╭─ INFORMATION SUPPLIED

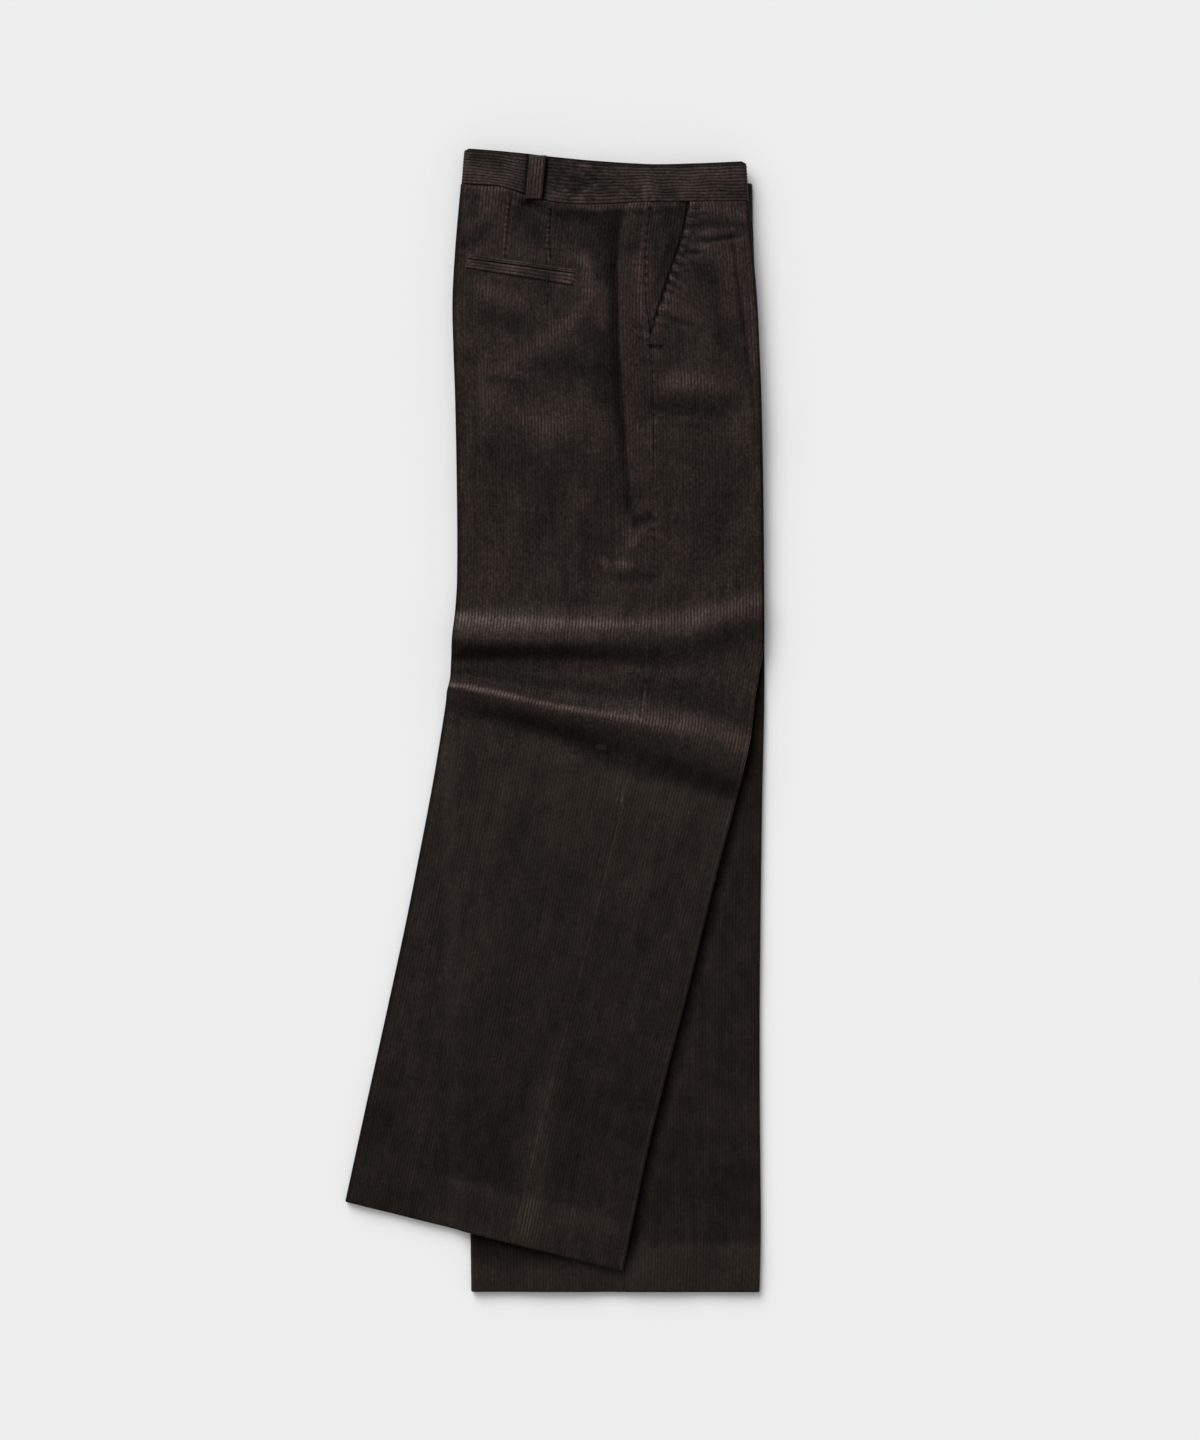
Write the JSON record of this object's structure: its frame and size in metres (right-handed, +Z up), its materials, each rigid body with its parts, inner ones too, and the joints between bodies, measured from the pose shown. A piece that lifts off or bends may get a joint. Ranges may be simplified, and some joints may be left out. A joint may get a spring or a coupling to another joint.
{
  "type": "corduroy trousers",
  "caption": "Corduroy trousers laid flat on a surface, folded along the leg creases with the legs stacked, the upper leg swept aside over ridges at the knee.",
  "frame": {"origin": "on the surface below the middle of the garment's box", "axes": "+Z up from the surface, +Y towards the waist, +X to the right seen from above"},
  "size_m": [0.4084, 1.1116, 0.0262],
  "materials": {
    "corduroy": "cotton corduroy, eight wales to the inch, along the piece",
    "corduroy_crosswise": "cotton corduroy, wales across the garment"
  },
  "bodies": {
    "root": {"right_back_panel": "corduroy", "right_front_panel": "corduroy", "left_back_panel": "corduroy", "left_front_panel": "corduroy", "right_pocket_side_piece": "corduroy", "waistband_right": "corduroy_crosswise", "waistband_left": "corduroy_crosswise", "belt_loop": "corduroy", "back_pocket_upper_welt": "corduroy_crosswise", "back_pocket_lower_welt": "corduroy_crosswise", "hidden_layers": "corduroy"}
  },
  "joints": []
}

╰─

■ WORK INSTRUCTIONS: Nothing should be left out: repeat all of the data exactly.

■ SOLUTION TO THIS PROBLEM:
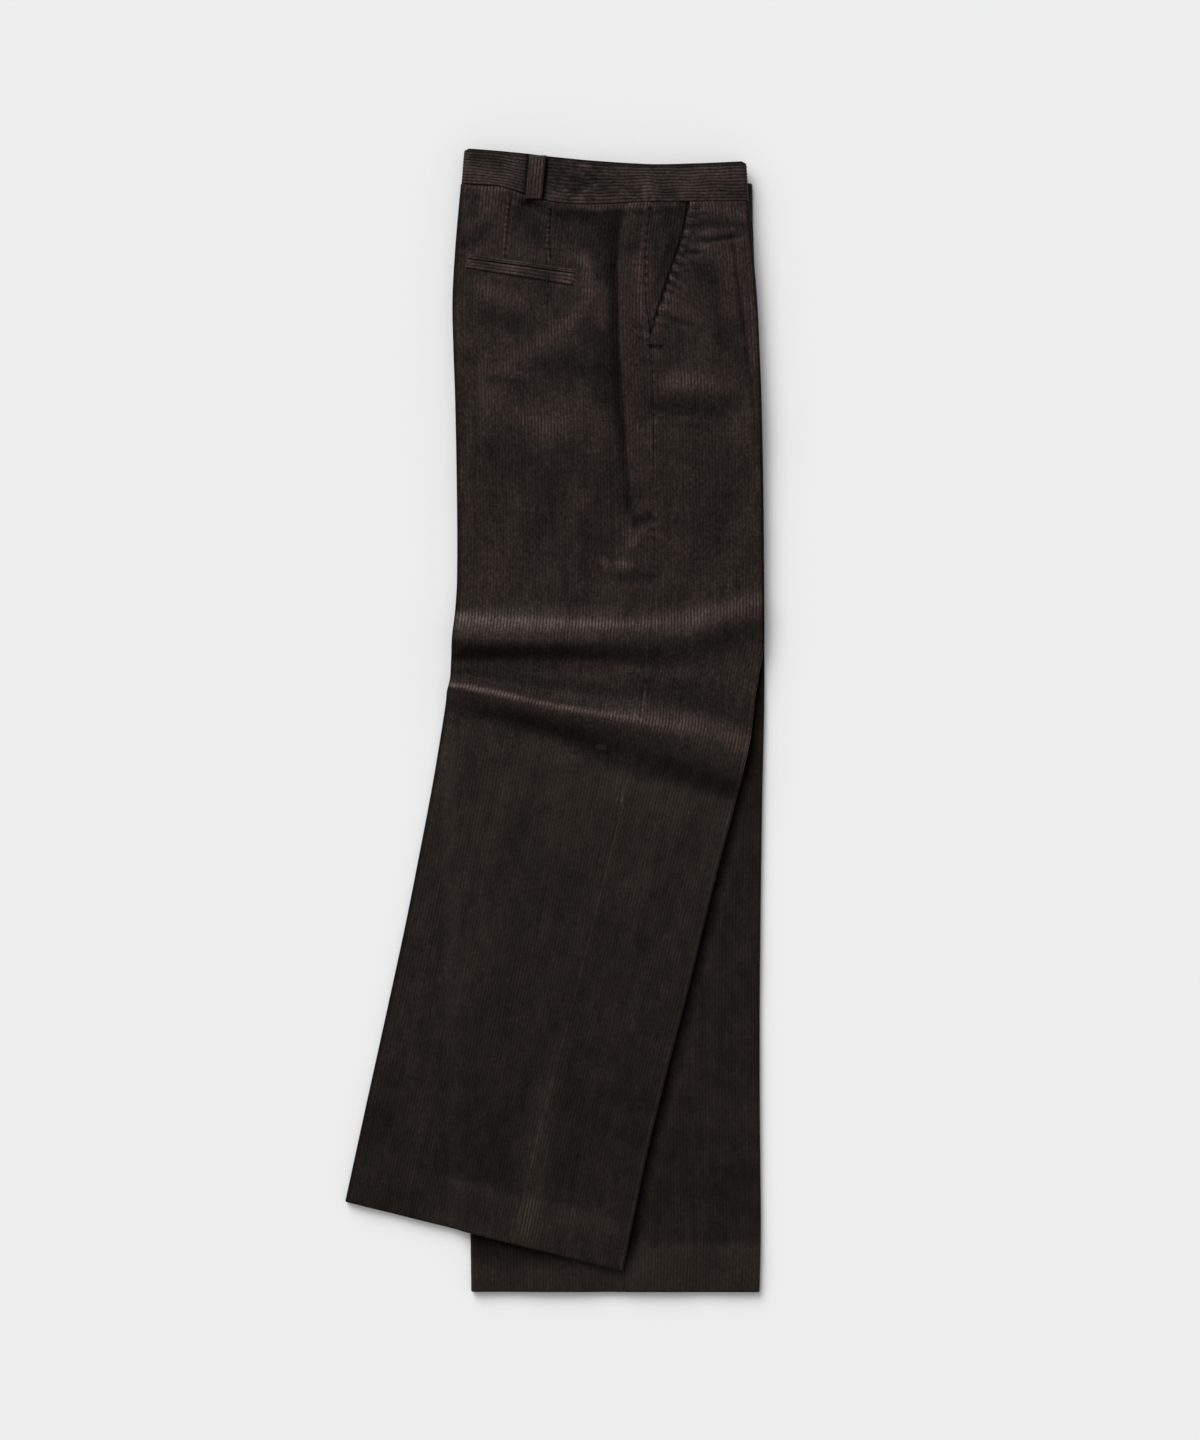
Write the JSON record of this object's structure: its frame and size in metres (right-handed, +Z up), its materials, each rigid body with its parts, inner ones too, and the joints between bodies, measured from the pose shown. A piece that lifts off or bends may get a joint. Ranges may be simplified, and some joints may be left out. A joint may get a spring or a coupling to another joint.
{
  "type": "corduroy trousers",
  "caption": "Corduroy trousers laid flat on a surface, folded along the leg creases with the legs stacked, the upper leg swept aside over ridges at the knee.",
  "frame": {"origin": "on the surface below the middle of the garment's box", "axes": "+Z up from the surface, +Y towards the waist, +X to the right seen from above"},
  "size_m": [0.4084, 1.1116, 0.0262],
  "materials": {
    "corduroy": "cotton corduroy, eight wales to the inch, along the piece",
    "corduroy_crosswise": "cotton corduroy, wales across the garment"
  },
  "bodies": {
    "root": {"right_back_panel": "corduroy", "right_front_panel": "corduroy", "left_back_panel": "corduroy", "left_front_panel": "corduroy", "right_pocket_side_piece": "corduroy", "waistband_right": "corduroy_crosswise", "waistband_left": "corduroy_crosswise", "belt_loop": "corduroy", "back_pocket_upper_welt": "corduroy_crosswise", "back_pocket_lower_welt": "corduroy_crosswise", "hidden_layers": "corduroy"}
  },
  "joints": []
}